作業の推移を示す作業曲線を分析することで、行動から推測される性格などを検査できるのも特徴です。
適性検査を導入する際の注意点
ここでは、適性検査を導入する際の注意点を3つ紹介します。
企業のニーズに合った適性検査を選ぶ
適性検査を導入する際には企業のニーズに合った適性検査を選びましょう。適性検査には多くの種類があり、検査できるものが違います。
ニーズが合っていない適性検査を選んでしまうと、求めている人材が採用できません。企業が重要視する点や業種によって適性検査を選びましょう。
評価基準を明確にする
評価基準を明確にするのも適性検査を導入する際に重要なポイントです。なにをもとにどのような評価を下すかを明確にすると、適性検査の結果を上手に活用できます。
企業の風土や既存の社員の特性、作業状況なども考慮して、必要な人材を確保できるように努めることが大切です。
検査結果で決めつけない
検査結果ですべてを決めつけないようにするのも、注意点の1つです。適性検査の結果はあくまで1つの指標であり、応募者の能力や性格を決定するものではありません。
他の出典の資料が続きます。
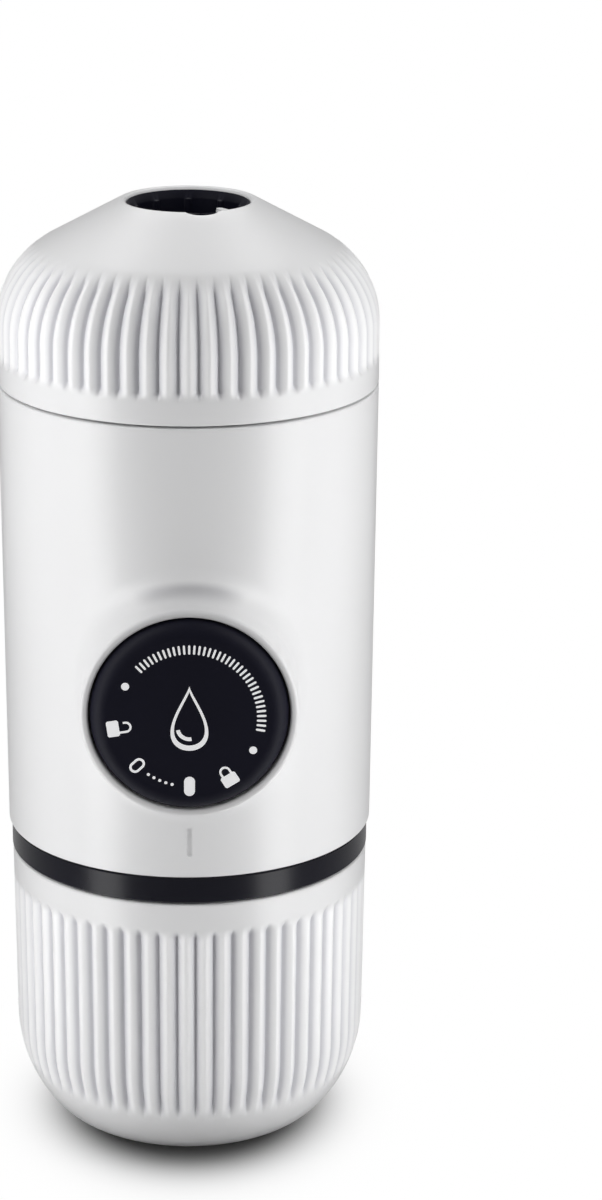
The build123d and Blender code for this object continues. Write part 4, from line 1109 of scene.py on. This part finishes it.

適性検査の結果があまりよくないものだとしても、実際の働き方には相違が出るため、結果が正しいと思わない意識が重要です。
適性検査を活用し企業とマッチした人材を探そう
適性検査は、企業が採用の際に能力や適性を判断するための検査およびテストです。評価基準や要件は企業によって異なり、将来的に自社で活躍できるかを判断します。
適性検査を導入することで、企業にマッチする人材を探しやすく、最適な人員配置や効率的な人材育成が期待できます。とはいえ、検査結果がすべてではないため、結果を信用しすぎないように注意しましょう。
また、企業のニーズに合わせた適性検査を選ぶと、求める人材を見つけやすくなるでしょう。